> Your objective: The first line to copy is the one with "Reconstruct the object"; the last is the one with "at each end.". Copy each line in that range exactly, leaving out all others.

> Excerpted records:
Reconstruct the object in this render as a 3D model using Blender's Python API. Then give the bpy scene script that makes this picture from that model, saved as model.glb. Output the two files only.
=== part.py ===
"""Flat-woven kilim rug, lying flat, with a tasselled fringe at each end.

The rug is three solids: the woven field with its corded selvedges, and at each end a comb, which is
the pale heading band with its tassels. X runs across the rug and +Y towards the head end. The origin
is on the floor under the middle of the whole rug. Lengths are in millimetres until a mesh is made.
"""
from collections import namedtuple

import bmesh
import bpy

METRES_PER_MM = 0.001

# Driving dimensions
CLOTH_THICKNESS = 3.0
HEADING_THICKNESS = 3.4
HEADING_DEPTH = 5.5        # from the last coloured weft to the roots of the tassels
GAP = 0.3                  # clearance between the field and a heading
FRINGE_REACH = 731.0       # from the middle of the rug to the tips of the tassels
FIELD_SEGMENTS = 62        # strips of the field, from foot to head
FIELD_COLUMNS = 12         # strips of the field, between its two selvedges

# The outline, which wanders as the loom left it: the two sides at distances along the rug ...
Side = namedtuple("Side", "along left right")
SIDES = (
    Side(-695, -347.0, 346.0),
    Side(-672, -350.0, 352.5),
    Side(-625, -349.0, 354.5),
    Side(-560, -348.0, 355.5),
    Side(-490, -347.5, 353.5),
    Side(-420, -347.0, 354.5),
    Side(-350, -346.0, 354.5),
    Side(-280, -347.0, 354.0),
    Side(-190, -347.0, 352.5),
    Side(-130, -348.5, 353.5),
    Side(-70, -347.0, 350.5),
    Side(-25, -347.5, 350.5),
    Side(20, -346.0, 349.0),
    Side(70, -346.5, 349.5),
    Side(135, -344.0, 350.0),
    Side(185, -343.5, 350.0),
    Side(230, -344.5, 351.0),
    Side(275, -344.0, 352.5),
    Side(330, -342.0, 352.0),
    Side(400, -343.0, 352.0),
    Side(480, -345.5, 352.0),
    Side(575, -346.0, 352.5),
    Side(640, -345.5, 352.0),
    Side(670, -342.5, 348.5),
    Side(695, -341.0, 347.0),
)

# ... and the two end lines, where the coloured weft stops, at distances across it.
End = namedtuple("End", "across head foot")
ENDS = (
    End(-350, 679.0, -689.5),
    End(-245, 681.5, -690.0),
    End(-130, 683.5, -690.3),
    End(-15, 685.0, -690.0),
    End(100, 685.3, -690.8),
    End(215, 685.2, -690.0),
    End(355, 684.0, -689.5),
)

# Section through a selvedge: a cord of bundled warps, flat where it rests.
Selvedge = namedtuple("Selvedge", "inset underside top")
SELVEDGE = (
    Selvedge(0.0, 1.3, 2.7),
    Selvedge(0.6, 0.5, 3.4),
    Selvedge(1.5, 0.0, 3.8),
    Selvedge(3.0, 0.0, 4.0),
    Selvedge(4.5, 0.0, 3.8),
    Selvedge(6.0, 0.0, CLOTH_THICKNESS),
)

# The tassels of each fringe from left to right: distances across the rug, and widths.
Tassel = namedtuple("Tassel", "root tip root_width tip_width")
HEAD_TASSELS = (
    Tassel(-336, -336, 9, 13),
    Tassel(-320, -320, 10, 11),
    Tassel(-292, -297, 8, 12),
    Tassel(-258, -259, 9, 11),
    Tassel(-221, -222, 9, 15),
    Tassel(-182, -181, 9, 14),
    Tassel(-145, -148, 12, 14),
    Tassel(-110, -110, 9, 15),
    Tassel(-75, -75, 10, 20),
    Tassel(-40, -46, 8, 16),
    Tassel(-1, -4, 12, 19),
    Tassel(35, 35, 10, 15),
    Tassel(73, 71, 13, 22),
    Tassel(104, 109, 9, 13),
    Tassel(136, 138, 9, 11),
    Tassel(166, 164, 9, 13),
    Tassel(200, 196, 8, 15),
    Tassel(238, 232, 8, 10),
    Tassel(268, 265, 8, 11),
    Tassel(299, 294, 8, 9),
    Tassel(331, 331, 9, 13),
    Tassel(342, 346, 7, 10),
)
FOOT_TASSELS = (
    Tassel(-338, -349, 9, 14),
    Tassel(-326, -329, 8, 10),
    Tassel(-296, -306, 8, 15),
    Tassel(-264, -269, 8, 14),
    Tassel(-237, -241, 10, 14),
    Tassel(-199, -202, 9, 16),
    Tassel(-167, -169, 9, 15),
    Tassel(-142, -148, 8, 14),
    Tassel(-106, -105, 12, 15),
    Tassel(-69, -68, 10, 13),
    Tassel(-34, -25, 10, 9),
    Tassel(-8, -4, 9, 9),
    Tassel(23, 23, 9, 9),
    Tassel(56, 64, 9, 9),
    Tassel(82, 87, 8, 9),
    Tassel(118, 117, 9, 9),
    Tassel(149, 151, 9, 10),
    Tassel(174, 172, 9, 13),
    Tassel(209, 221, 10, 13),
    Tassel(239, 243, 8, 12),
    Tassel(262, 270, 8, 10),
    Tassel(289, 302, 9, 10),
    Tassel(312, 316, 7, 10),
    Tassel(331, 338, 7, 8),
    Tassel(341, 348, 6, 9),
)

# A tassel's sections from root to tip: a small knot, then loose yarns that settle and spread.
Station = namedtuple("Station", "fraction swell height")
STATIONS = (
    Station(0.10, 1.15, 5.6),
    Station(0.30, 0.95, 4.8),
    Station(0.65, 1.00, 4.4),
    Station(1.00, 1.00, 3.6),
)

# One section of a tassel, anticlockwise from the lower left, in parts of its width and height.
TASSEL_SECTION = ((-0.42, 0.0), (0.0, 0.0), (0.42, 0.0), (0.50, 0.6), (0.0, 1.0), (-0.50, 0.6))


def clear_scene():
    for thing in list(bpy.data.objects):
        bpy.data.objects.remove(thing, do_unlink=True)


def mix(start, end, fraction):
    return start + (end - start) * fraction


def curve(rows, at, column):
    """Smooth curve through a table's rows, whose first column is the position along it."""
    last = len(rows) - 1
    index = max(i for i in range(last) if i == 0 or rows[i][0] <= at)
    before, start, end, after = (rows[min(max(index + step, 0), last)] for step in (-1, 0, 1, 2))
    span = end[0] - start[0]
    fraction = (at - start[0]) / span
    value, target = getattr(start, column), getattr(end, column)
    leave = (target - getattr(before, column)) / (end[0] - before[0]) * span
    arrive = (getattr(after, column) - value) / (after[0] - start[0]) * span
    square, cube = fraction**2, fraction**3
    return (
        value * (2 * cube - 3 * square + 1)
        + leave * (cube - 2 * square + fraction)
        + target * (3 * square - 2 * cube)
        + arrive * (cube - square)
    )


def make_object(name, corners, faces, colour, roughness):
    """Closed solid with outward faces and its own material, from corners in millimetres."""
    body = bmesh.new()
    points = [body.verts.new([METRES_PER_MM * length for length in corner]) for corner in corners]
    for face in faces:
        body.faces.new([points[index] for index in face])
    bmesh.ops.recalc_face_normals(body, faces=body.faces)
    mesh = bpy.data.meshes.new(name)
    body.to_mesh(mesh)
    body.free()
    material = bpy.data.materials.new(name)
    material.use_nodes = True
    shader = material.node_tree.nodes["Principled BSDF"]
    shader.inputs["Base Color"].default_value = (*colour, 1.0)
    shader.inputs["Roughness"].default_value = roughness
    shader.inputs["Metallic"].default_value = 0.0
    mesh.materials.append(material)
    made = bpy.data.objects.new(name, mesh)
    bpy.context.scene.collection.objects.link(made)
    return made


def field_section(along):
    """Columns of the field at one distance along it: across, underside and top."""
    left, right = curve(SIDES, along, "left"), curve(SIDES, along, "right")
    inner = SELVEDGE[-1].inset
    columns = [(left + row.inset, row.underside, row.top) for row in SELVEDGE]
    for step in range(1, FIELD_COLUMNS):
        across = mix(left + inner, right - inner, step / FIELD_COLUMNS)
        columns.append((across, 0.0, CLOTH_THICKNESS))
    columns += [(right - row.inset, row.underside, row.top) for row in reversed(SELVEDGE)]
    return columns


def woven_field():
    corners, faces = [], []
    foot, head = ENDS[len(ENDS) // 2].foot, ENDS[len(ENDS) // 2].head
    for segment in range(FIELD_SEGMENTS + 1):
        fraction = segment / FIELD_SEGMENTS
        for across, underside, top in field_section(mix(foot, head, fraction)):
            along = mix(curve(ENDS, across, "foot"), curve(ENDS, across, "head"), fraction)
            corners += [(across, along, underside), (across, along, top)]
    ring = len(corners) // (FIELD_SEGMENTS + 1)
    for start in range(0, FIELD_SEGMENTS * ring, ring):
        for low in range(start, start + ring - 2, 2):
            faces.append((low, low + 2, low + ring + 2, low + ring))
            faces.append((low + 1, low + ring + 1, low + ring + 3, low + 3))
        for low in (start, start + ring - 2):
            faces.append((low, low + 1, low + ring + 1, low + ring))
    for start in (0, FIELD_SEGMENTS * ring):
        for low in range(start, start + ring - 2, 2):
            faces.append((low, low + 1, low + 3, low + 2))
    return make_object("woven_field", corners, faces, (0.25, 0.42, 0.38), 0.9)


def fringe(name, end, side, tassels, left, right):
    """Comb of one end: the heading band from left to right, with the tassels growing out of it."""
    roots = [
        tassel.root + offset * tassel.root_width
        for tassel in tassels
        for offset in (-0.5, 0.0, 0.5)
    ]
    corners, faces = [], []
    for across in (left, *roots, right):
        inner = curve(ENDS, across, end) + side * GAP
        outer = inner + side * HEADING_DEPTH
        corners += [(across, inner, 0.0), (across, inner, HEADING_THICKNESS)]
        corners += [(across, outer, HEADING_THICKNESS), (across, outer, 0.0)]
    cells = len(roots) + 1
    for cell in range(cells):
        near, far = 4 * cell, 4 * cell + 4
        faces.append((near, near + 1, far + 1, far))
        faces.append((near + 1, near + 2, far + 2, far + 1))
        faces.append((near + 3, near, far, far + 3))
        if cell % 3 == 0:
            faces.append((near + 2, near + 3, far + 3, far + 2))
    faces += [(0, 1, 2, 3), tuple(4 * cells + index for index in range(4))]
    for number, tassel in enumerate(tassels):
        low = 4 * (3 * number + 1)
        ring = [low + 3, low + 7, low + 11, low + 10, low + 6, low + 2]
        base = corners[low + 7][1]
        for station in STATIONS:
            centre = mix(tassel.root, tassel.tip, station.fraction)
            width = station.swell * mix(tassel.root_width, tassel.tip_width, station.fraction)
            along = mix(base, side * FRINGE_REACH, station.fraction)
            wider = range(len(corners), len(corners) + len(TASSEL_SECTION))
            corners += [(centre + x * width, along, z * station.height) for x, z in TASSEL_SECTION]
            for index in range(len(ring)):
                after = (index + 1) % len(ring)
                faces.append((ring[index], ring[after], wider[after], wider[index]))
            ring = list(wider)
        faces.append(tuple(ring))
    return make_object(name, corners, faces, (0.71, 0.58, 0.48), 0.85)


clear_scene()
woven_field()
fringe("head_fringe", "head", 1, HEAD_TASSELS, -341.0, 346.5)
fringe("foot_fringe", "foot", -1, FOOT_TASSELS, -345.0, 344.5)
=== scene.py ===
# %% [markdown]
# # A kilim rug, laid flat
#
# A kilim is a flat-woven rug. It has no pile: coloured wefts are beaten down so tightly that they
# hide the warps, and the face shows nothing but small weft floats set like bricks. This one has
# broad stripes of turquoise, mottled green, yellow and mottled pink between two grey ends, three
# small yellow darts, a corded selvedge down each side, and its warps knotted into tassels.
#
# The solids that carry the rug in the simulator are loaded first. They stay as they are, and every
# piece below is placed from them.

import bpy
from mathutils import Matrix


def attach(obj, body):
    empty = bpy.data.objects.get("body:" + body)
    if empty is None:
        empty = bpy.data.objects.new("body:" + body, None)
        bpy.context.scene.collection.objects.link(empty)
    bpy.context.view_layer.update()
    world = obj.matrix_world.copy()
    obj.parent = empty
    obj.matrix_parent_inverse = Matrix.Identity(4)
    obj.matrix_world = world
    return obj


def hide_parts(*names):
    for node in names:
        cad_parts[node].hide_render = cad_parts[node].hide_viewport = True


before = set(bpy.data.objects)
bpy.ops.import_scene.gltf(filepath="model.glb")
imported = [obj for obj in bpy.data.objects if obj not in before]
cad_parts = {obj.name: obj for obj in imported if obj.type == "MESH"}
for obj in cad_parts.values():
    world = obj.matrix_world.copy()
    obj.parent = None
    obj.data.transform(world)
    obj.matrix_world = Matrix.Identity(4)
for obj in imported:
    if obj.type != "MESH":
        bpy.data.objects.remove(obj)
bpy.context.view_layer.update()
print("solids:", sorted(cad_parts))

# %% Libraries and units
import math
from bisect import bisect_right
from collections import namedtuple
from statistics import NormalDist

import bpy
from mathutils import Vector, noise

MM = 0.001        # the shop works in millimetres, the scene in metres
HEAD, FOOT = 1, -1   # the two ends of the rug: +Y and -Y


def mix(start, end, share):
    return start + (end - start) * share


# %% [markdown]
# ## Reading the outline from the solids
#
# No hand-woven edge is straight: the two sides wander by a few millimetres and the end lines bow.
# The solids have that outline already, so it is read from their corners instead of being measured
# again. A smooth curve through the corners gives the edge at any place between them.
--
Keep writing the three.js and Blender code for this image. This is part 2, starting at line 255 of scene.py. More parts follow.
...
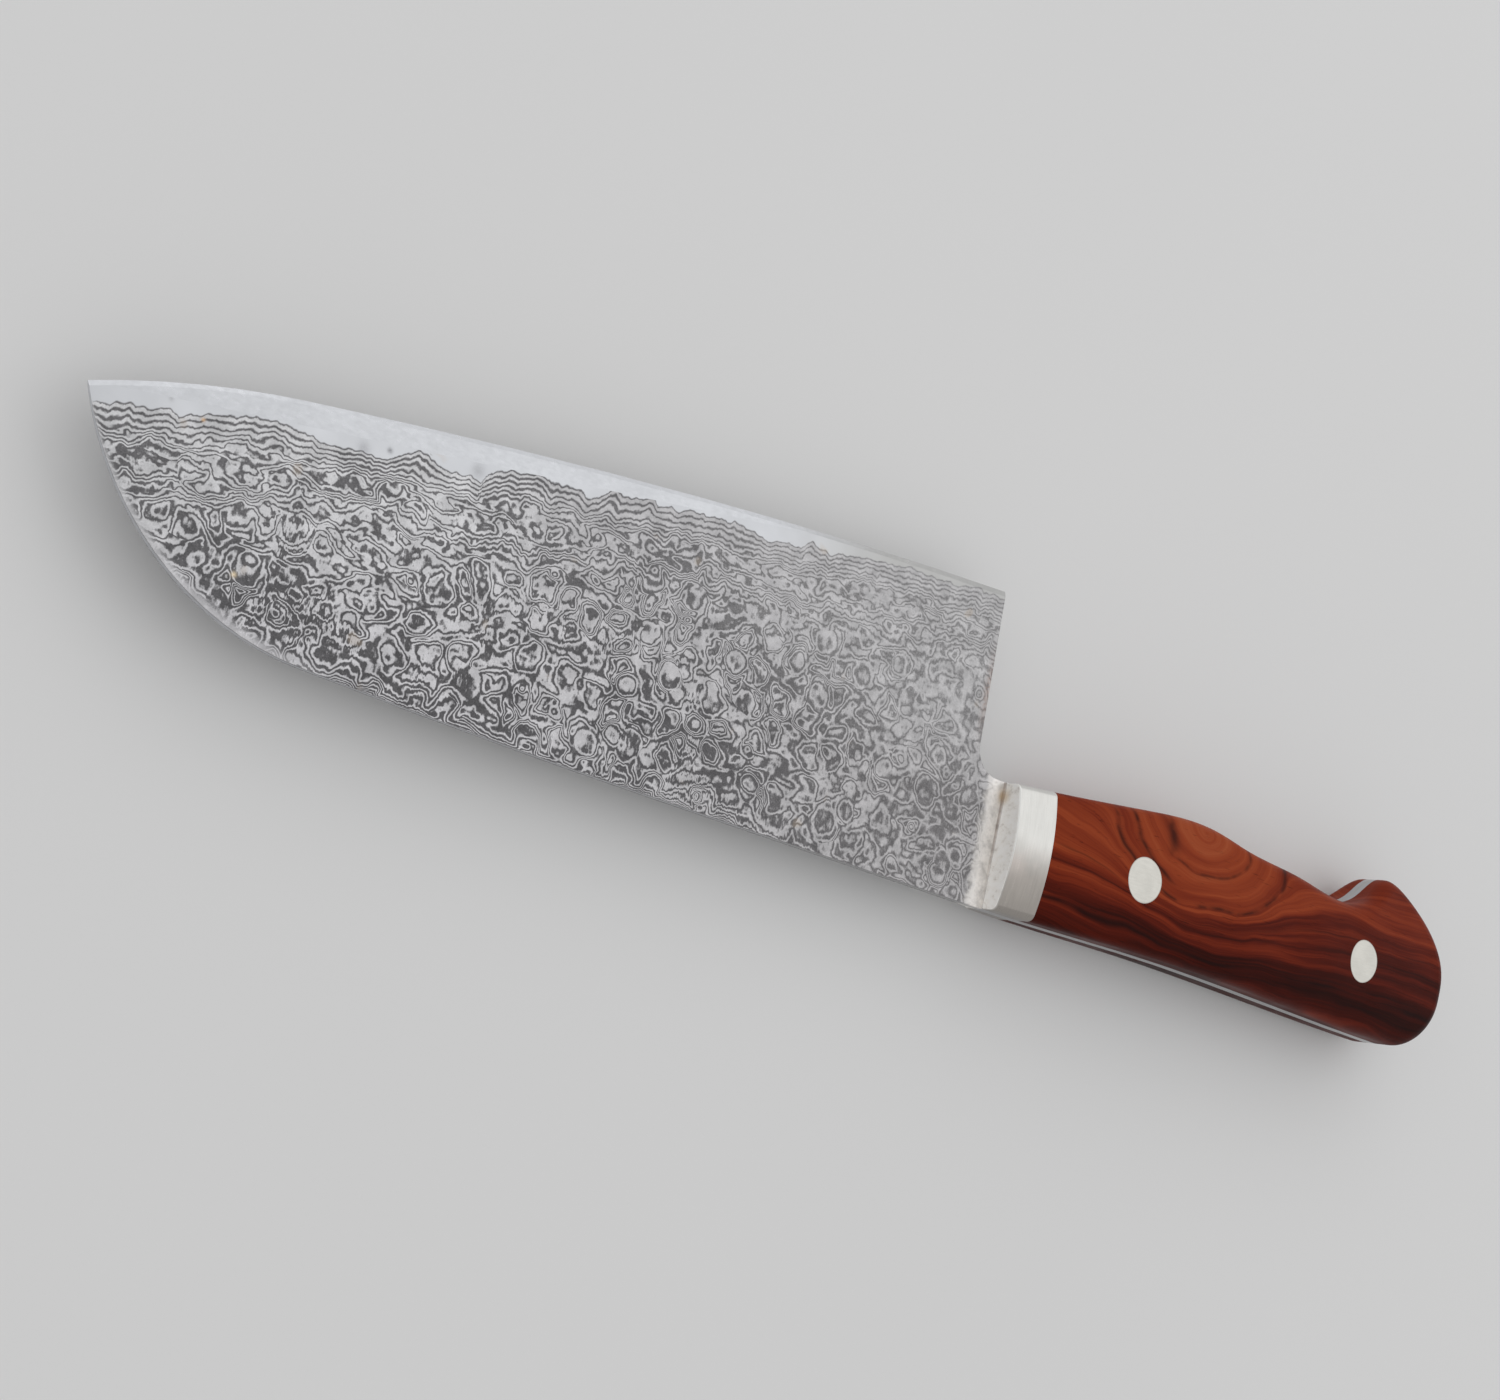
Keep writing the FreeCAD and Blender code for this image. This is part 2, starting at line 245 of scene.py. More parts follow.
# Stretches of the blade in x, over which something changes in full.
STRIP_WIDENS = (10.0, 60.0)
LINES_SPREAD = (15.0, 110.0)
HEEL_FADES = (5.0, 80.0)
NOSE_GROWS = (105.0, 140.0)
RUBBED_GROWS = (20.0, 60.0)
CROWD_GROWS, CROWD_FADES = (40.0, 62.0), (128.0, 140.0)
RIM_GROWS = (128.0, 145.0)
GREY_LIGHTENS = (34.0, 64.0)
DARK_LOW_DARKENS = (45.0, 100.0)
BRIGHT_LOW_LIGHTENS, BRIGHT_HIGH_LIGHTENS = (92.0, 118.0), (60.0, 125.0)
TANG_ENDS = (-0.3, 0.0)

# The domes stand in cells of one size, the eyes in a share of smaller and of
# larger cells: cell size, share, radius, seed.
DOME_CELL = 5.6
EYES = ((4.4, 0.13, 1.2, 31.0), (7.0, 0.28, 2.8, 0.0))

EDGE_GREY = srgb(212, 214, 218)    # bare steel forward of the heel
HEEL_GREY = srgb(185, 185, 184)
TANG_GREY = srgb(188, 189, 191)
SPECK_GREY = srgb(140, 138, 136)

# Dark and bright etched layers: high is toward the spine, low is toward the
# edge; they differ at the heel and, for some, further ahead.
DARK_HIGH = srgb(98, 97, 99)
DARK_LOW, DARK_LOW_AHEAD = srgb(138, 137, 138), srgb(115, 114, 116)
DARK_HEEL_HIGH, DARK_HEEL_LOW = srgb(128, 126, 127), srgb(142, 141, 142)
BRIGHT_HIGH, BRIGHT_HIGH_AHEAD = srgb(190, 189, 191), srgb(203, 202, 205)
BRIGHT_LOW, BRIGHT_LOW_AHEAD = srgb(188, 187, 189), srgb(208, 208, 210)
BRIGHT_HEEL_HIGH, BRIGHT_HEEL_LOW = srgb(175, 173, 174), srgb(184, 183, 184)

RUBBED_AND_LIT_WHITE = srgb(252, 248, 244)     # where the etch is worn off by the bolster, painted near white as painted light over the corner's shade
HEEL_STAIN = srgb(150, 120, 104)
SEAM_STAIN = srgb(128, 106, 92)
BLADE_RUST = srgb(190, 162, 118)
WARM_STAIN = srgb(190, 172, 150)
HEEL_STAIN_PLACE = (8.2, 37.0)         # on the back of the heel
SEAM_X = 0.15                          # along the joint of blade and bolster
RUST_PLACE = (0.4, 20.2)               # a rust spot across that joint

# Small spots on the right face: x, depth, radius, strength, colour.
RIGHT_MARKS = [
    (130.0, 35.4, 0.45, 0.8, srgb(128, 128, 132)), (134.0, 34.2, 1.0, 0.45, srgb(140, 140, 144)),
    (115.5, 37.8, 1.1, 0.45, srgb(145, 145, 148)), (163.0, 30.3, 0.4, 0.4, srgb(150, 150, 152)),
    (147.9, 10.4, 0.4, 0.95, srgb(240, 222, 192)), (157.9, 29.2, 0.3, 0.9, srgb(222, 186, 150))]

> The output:
Reconstruct the object in this render as a 3D model using Blender's Python API. Then give the bpy scene script that makes this picture from that model, saved as model.glb. Output the two files only.
=== part.py ===
"""Flat-woven kilim rug, lying flat, with a tasselled fringe at each end.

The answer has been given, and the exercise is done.